В поэтической форме космический смысл, закодированный в мифологеме Мирового древа, проникновенно раскрыл Вячеслав Иванов:
Так Древо тайное растет душой одной
Из влажной Вечности глубокой,
Одетое миров всечувственной весной,
Вселенской листвой звездноокой:
Се Древо Жизни так цветет душой одной.
Но еще Гоголь в «Вечерах на хуторе близ Диканьки» напоминал: «Есть где-то, в какой-то далекой земле, такое дерево, которое шумит вершиною в самом небе, и Бог сходит по нем на землю ночью перед светлым праздником…» Здесь Мировое древо представлено как космическая дорога Богов. Множество подобных легенд собрано и опубликовано А. Н. Афанасьевым во 2-м томе «Поэтических воззрений славян на природу» — от устных сказаний до письменных апокрифов. В апокрифической беседе Панагиота с Фрязином Азимитом (по рукописи XVI века) космическое мировое древо описано следующим образом: «А посреди рая древо животное, еже есть божество, и приближается верх того древа до небес. Древо то златовидно в огненной красоте; оно покрывает ветвями весь рай, имеет же листья от всех дерев и плоды тоже; исходит от него сладкое благоуханье, а от корня его текут млеком и медом 12 источников».
Молочный источник (река) около огненного златовидного древа, достигающего небес, — это смутный намек на Млечный путь — звездный Стержень видимого Космоса — и одновременно воспоминание о Стране Блаженных (Гиперборее), где царствовал Золотой век. По убеждению представителей мифологической школы в фольклористике (к ней принадлежал и А. Н. Афанасьев), — мировое древо вообще является символом небесно-космической иерархии мира. Оно повернуто кроной к земле, а ствол и корни уходят в неоглядные дали Вселенной. Видимая вершина, с точки зрения мифологов, — это доступные земному наблюдателю тучи и облака. Мнение достаточно распространенное, в XIX веке оно доминировало. Но традиции подобных взглядов уходят в самые глубины народного миросозерцания. Один из вариантов самого известного и древнейшего зачина русских заговоров гласит: «На море на Океане, на острове на Кургане стоит белая береза, вниз ветвями, вверх кореньями».

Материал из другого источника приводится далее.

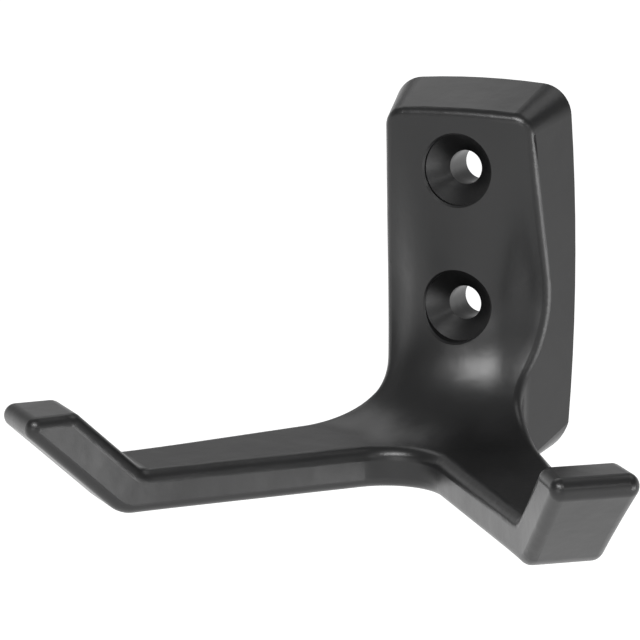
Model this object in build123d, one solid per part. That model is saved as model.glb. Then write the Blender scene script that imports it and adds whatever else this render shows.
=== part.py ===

Но вернемся к дубу — самому почитаемому дереву славян (а равно германцев и кельтов). Еще в XII веке в немецком «Житии Оттона, епископа Бамбергского» рассказывалось о верованиях балтийских славян-поморян:
«Был также в Штетине огромный густолиственный дуб, под ним протекал приятный источник; простой народ почитал дерево священным и оказывал ему большое чествование, полагая, что здесь обитает какое-то божество».
Поморяне естественно умоляли католических миссионеров не трогать языческой реликвии. Куда там — срублен был не только священный дуб, но истреблены также те, кто ему поклонялся. Немецкий хронист упоминает «какое-то божество». Речь идет о главе позднейшего древнеславянского пантеона — громовержце Перуне (рис. 53).
Бог грозы, грома и молнии Перун — русский аналог эллинского Зевса, римского Юпитера, ведийского Индры, литовского Перкунаса (у последнего даже корень общий с русским теонимом) и других древних божеств.